SECRETS FROM THE SOUTH
That evening, before cocktail hour, we took part in Cooking Club, another Penrose tradition that Broadmoor owner Philip Anschutz has revived. (Anschutz bought the hotel in 2011 and has invested more than $100 million in the facility since.) Along with a couple from nearby Sedalia who were celebrating their anniversary (a common theme, we found), we watched as chef Alex George prepped dinner. George, a talented chef from Tennessee who most recently was the sous chef at the Hearthstone in Breckenridge, prepared two items we’d get to taste later that night: rose veal scaloppini and a Tabasco and buttermilk-marinated fried chicken. George shared his Southern secrets: let it rest for an hour after you bread it and after frying, finish cooking it in the oven. Items on the dinner menus — including Maine lobster bisque; sliced tenderloin of beef stroganoff with broiled tomato Provencale; Rocky Mountain trout meuniere with white asparagus and hollandaise; and peach clafoutis (baked almond custard with Palisade peaches) topped with creme fraiche sorbet — originated from the Cooking Club, a once-a-month, men-only tradition that Penrose started decades back; it continues to this day in a building at the base of the mountain. There was even an Ambrosia salad option one night — when was the last time you saw that throwback on a restaurant menu?

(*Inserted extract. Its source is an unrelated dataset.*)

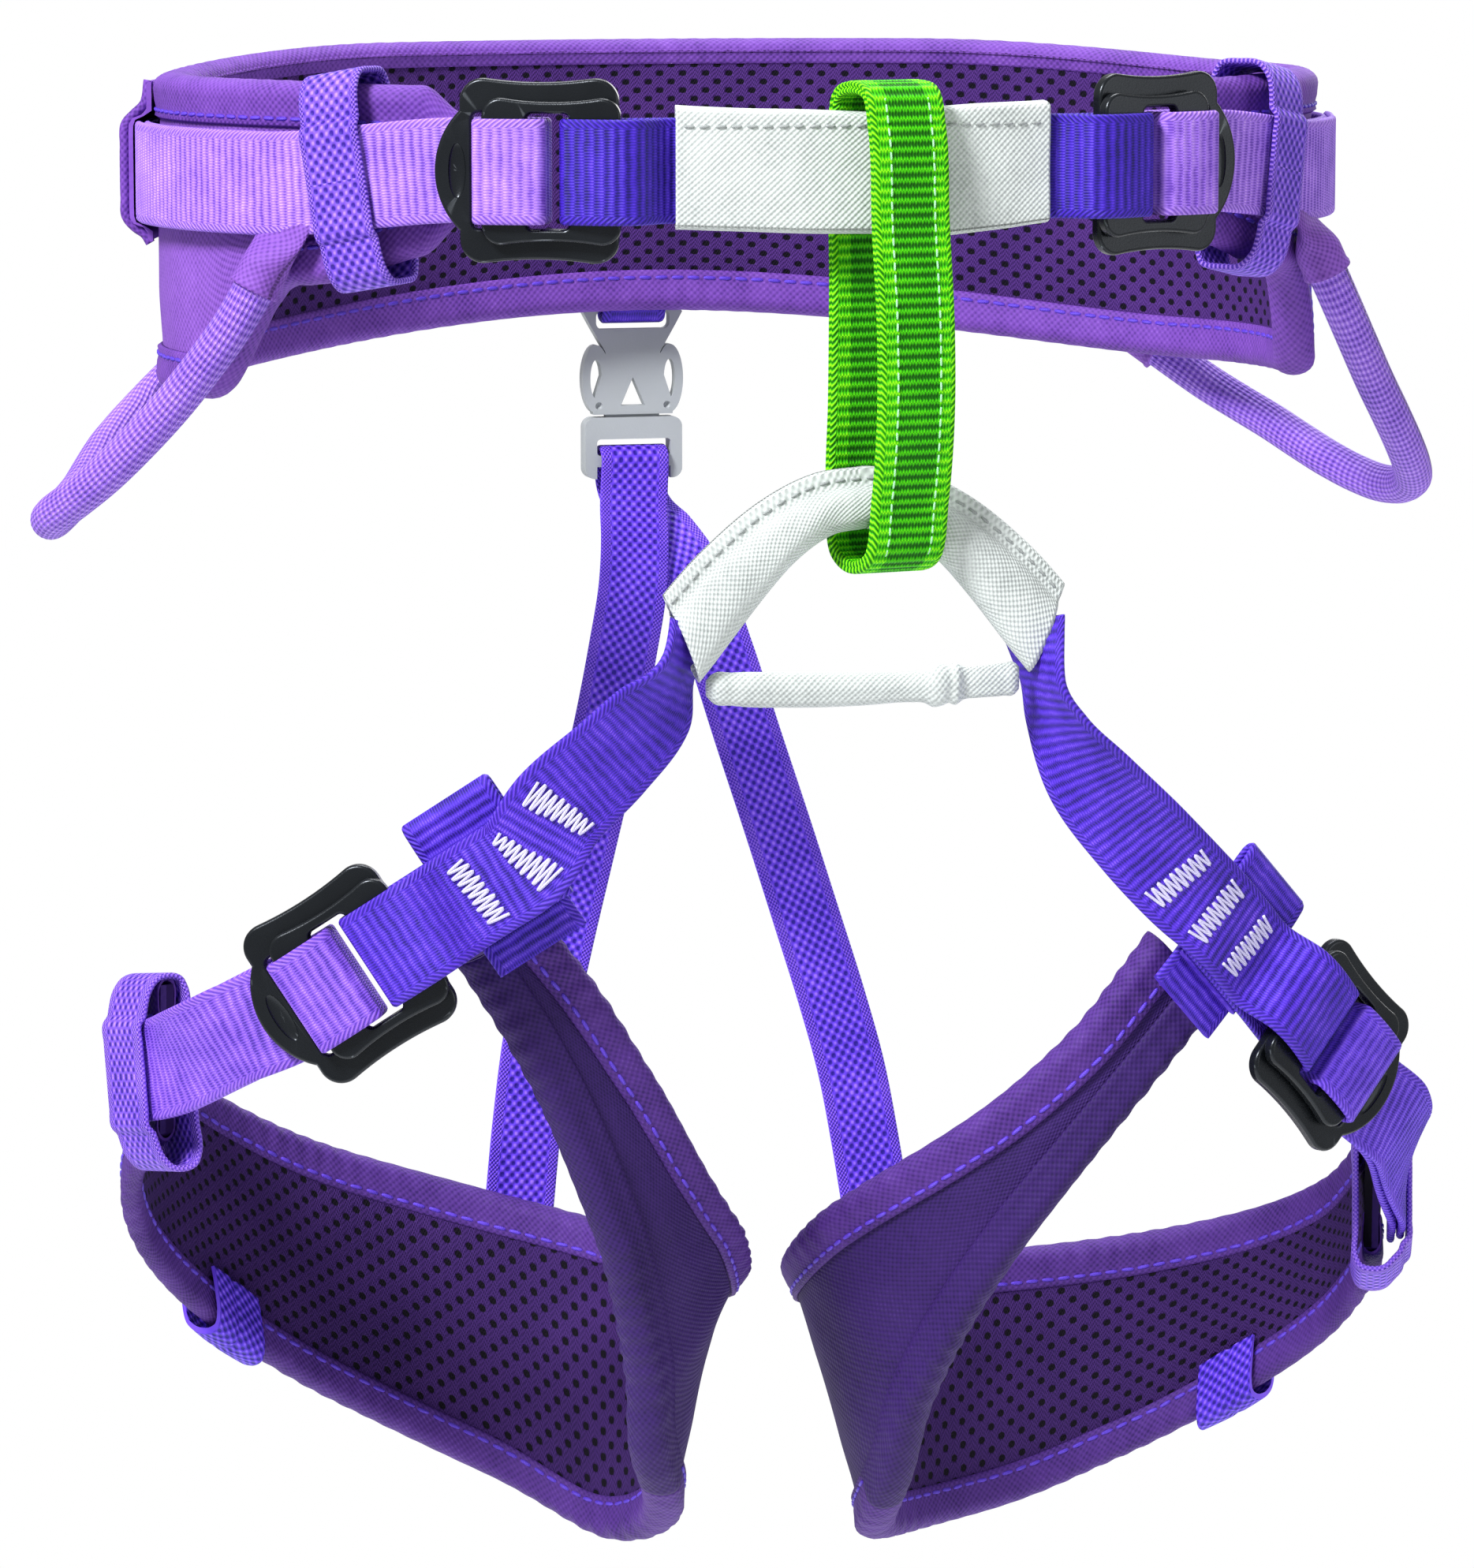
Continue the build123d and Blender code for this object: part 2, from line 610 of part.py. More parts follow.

The gourmet food, while certainly not light, was quite tasty and a highlight of the weekend. Good thing there are plenty of activities — yoga, hiking, archery and crafts — to keep you moving while at Cloud Camp, so you don’t feel quite so guilty.
CAIRNS TO CRAGS
After breakfast on Saturday, one of the lovely staff members (every person we encountered, guests and staff alike, was genuinely hospitable and kind), Kelly, a certified yoga instructor, taught a 60-minute hatha yoga class. This type of yoga focuses on strengthening and stretching, and I felt like a new, much more limber, open and relaxed woman after an hour. Since I was one of just two people at the 9:30 class, it was essentially a private yoga session, with plenty of one-on-one instruction.
Afterwards, we took advantage of the beautiful, mid-60s weather and hiked the MacNeil Trail, which conveniently starts on the property. We walked in silence most of the way, over a carpet of golden aspen leaves. The crunch of leaves and a few chattering squirrels were the only sounds. The trail includes a good amount of up and down, with plenty of man-made cairns to keep you from going off course. Towering rock formations, many of which looked just like enormous versions of the smaller markers, are strung along the mountainside. There are plenty more dramatic rocks to explore at the nearby boulder field, six or so switchbacks down off the main road, marked by another cairn.